Exercise brief:
Repeat exactly, and only, the lines below starting at the line that contains "points = [vertex.co" and ending at the line that contains "obj.data.transform(obj.matrix_world)", inclusive of both.

A block of data:

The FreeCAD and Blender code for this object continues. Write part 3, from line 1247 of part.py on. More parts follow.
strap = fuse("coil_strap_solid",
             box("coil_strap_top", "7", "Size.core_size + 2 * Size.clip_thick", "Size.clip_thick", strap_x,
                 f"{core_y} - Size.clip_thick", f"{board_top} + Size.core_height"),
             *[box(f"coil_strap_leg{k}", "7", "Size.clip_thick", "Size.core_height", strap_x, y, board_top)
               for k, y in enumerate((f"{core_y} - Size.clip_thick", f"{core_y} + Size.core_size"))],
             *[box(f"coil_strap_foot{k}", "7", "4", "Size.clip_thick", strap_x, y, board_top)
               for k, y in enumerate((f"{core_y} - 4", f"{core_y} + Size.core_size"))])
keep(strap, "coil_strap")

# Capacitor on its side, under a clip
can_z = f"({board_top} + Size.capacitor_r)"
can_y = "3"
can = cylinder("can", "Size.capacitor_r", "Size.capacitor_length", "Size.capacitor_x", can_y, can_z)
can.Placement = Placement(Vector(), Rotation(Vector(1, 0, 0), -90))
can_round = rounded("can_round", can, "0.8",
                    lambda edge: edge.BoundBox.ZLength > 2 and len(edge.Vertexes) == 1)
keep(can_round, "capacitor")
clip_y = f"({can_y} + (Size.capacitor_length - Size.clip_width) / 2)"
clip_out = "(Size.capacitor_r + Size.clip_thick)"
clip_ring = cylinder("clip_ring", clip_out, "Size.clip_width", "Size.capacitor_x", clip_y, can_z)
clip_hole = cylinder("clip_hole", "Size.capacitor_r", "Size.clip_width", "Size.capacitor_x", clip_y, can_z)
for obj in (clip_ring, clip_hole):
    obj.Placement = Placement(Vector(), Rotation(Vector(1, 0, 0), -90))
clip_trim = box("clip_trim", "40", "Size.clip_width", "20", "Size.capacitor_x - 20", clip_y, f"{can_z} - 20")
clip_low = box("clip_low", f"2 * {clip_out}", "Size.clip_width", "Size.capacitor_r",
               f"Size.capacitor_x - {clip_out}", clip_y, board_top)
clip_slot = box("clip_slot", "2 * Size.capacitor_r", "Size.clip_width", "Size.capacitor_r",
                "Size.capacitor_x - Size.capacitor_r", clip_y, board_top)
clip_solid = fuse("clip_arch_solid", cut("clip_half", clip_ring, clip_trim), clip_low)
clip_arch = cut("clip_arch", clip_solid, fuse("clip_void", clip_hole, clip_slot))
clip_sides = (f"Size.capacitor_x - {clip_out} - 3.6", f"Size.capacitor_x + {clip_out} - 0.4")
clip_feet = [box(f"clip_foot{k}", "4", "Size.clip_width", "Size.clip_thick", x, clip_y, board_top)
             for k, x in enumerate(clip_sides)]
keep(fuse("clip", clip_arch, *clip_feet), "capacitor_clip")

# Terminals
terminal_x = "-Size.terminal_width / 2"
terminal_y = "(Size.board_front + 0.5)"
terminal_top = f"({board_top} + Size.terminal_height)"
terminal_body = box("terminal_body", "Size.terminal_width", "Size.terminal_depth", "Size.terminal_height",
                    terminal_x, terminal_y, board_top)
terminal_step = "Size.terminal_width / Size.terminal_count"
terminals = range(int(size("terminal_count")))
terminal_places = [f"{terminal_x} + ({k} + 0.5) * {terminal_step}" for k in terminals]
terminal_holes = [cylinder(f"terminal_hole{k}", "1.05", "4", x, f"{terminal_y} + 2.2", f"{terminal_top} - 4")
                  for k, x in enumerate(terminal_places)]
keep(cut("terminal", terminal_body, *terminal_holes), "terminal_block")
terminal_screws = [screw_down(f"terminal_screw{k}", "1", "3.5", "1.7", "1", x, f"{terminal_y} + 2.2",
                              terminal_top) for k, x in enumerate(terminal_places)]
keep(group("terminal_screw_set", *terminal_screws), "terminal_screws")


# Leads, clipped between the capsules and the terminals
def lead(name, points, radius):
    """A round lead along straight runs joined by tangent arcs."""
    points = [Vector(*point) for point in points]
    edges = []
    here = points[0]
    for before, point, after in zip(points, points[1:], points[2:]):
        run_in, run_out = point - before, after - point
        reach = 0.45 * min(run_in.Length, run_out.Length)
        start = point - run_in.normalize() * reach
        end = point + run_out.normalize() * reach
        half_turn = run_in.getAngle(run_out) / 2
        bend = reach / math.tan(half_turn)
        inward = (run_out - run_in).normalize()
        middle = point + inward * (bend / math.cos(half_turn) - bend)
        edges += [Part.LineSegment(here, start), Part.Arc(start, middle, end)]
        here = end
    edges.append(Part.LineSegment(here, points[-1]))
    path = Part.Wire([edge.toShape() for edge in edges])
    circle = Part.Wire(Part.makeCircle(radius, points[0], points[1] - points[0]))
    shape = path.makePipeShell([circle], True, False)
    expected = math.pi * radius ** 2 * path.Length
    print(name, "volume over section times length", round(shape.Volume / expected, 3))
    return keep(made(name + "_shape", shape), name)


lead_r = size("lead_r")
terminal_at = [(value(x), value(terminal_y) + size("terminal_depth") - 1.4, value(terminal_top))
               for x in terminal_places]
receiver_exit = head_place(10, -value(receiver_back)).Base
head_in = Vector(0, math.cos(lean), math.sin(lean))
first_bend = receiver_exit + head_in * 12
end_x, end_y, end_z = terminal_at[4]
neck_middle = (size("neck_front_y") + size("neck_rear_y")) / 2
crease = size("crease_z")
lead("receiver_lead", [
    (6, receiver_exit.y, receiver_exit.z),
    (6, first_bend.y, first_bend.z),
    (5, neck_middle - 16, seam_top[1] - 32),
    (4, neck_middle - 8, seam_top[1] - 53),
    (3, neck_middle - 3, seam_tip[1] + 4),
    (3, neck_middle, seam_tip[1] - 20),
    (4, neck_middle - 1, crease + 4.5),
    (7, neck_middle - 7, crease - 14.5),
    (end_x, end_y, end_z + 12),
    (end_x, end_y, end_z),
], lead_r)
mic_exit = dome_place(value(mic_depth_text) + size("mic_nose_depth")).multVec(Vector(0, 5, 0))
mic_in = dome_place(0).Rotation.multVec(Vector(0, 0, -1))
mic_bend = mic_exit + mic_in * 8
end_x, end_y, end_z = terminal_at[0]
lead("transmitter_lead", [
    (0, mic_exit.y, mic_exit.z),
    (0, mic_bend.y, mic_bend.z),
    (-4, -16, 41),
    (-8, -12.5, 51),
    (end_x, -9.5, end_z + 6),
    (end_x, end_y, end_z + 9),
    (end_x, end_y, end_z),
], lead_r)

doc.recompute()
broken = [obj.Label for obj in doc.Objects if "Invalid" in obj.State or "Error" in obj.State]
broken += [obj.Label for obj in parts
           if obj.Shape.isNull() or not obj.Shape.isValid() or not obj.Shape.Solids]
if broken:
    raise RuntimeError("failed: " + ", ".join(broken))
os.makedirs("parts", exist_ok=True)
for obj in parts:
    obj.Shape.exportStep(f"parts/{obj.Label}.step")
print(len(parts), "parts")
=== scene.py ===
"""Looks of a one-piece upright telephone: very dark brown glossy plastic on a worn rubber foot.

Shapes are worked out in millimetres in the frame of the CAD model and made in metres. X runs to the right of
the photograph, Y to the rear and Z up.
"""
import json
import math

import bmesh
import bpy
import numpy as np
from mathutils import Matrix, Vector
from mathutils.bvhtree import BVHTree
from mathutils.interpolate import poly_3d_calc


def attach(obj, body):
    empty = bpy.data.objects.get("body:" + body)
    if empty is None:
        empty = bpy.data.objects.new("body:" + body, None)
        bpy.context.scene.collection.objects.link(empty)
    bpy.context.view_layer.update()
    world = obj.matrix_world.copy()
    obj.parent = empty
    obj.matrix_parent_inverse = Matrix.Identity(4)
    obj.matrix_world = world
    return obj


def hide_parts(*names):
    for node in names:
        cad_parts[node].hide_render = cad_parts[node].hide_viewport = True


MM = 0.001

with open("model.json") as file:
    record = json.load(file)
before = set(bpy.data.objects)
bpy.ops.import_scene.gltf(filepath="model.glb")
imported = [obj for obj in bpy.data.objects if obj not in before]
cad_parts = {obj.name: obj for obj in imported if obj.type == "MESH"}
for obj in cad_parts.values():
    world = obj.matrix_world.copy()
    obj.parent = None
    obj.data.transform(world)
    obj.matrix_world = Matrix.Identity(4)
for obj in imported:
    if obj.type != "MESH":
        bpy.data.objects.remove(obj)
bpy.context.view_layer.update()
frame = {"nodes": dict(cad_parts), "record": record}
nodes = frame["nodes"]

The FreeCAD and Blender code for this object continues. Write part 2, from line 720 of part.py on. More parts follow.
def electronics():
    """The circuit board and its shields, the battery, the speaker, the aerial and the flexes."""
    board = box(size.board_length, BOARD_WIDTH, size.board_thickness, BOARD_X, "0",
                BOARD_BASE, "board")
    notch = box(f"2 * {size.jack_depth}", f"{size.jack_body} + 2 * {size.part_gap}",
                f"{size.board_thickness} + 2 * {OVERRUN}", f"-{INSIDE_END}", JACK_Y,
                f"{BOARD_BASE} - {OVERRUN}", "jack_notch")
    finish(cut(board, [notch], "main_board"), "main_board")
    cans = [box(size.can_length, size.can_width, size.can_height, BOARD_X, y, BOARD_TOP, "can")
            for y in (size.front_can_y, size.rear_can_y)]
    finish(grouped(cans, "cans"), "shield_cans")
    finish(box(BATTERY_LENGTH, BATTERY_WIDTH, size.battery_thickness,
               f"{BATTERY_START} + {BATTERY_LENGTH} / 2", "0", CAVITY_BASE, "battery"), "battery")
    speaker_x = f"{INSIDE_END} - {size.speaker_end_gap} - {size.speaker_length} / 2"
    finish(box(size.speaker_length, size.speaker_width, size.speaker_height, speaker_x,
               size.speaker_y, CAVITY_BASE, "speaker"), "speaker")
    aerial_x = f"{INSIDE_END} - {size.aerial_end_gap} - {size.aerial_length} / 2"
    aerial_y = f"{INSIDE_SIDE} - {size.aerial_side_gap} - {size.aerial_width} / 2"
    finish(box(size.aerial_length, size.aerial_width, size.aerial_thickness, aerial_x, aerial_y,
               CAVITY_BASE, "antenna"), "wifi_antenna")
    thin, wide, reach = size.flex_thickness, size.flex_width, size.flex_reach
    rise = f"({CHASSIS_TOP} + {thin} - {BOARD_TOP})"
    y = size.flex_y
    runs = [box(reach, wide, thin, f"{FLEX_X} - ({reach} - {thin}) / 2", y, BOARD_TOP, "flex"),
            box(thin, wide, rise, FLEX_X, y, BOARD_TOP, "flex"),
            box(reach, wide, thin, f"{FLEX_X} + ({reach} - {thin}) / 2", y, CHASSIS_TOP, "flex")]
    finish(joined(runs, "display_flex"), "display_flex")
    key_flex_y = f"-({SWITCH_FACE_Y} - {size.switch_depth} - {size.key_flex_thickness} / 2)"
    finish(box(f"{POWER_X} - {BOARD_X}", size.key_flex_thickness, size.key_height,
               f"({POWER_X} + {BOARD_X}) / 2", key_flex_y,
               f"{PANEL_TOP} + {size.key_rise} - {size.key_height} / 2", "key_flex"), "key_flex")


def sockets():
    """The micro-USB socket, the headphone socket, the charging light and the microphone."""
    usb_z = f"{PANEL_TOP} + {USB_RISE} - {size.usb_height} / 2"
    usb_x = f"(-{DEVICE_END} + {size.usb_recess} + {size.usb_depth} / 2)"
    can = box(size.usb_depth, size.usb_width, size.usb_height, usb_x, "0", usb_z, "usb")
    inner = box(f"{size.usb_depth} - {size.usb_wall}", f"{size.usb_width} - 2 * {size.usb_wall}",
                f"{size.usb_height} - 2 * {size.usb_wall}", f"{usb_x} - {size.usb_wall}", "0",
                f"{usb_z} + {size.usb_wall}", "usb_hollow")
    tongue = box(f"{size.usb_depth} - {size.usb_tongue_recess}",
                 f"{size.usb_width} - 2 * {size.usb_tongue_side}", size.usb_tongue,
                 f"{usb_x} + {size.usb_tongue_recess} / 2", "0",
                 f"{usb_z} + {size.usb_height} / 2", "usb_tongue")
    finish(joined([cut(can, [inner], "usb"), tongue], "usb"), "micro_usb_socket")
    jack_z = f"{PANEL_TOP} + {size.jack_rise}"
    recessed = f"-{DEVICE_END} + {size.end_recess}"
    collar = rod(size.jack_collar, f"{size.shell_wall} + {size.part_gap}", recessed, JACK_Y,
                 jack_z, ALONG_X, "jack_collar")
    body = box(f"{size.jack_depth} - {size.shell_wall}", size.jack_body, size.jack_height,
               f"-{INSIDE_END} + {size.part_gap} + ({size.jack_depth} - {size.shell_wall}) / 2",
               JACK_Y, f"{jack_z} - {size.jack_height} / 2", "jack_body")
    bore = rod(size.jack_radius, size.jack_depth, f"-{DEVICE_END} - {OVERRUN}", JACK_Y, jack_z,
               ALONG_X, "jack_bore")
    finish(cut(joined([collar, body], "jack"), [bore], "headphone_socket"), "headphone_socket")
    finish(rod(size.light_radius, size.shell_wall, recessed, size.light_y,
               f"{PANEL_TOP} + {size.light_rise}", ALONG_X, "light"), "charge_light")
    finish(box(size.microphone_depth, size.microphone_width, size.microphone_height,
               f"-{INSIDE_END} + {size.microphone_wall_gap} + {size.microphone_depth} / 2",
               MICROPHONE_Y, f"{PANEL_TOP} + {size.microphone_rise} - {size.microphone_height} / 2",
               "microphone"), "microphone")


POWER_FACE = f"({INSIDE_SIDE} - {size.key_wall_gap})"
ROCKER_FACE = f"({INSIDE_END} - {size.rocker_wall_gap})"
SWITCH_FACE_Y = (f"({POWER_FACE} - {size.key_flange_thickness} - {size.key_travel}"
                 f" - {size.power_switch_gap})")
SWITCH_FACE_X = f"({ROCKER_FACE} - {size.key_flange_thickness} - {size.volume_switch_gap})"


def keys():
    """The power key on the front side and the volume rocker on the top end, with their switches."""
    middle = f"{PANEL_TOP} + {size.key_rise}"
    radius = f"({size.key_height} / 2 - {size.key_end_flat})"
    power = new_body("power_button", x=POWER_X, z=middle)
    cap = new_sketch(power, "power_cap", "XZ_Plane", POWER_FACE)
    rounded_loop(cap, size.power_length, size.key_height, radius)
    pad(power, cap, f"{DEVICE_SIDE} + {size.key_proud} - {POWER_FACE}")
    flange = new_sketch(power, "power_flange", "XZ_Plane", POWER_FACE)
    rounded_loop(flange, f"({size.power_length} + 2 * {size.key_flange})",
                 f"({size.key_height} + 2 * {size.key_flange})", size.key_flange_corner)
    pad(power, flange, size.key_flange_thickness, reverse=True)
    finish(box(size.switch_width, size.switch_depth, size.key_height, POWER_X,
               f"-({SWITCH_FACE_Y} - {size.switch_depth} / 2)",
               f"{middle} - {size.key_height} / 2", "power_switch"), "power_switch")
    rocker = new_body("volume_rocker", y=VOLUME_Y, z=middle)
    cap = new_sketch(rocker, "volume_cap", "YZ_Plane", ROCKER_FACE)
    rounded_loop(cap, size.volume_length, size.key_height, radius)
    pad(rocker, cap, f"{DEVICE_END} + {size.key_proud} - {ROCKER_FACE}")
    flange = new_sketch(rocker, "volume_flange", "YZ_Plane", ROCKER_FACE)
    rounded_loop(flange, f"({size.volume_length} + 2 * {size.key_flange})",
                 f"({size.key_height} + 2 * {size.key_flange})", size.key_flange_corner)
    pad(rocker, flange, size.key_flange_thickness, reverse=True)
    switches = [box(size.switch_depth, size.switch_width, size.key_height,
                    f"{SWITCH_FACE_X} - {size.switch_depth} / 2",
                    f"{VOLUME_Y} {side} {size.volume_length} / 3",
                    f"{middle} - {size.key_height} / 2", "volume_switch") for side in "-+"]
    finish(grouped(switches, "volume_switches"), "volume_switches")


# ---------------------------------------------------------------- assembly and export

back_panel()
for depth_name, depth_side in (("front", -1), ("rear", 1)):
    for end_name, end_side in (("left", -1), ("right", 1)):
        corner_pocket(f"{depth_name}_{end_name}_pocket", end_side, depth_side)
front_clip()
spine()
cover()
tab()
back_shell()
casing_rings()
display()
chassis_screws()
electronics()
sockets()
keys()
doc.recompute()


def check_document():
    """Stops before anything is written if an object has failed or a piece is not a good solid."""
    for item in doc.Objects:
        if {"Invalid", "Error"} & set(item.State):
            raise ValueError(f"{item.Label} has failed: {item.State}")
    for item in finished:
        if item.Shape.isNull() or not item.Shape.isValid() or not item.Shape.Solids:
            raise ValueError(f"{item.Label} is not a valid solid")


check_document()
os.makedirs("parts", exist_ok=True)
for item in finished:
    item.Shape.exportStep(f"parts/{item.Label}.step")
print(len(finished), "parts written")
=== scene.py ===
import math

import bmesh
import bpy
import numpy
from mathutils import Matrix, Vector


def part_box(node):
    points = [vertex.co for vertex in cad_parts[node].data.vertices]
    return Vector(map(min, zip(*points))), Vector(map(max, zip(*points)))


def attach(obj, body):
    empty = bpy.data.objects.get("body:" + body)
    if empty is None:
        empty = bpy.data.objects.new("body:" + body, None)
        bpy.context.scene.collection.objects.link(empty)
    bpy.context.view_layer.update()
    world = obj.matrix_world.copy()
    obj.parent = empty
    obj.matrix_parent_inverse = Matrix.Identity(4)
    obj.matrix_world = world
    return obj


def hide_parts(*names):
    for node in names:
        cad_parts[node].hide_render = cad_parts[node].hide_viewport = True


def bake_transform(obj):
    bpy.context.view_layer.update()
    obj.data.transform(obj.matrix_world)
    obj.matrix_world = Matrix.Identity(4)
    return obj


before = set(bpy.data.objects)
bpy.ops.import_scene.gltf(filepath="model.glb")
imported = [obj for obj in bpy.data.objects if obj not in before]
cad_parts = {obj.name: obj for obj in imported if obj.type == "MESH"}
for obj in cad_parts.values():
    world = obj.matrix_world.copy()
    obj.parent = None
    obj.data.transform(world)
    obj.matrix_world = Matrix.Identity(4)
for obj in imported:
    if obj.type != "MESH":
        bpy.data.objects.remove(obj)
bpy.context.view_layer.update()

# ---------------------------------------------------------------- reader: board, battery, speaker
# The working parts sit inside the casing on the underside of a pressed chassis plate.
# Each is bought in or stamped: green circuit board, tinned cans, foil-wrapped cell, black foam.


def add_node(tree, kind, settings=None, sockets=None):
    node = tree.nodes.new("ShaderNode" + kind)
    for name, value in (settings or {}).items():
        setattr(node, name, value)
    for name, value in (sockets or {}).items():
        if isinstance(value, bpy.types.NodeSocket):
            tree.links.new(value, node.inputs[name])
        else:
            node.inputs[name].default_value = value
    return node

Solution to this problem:
    points = [vertex.co for vertex in cad_parts[node].data.vertices]
    return Vector(map(min, zip(*points))), Vector(map(max, zip(*points)))


def attach(obj, body):
    empty = bpy.data.objects.get("body:" + body)
    if empty is None:
        empty = bpy.data.objects.new("body:" + body, None)
        bpy.context.scene.collection.objects.link(empty)
    bpy.context.view_layer.update()
    world = obj.matrix_world.copy()
    obj.parent = empty
    obj.matrix_parent_inverse = Matrix.Identity(4)
    obj.matrix_world = world
    return obj


def hide_parts(*names):
    for node in names:
        cad_parts[node].hide_render = cad_parts[node].hide_viewport = True


def bake_transform(obj):
    bpy.context.view_layer.update()
    obj.data.transform(obj.matrix_world)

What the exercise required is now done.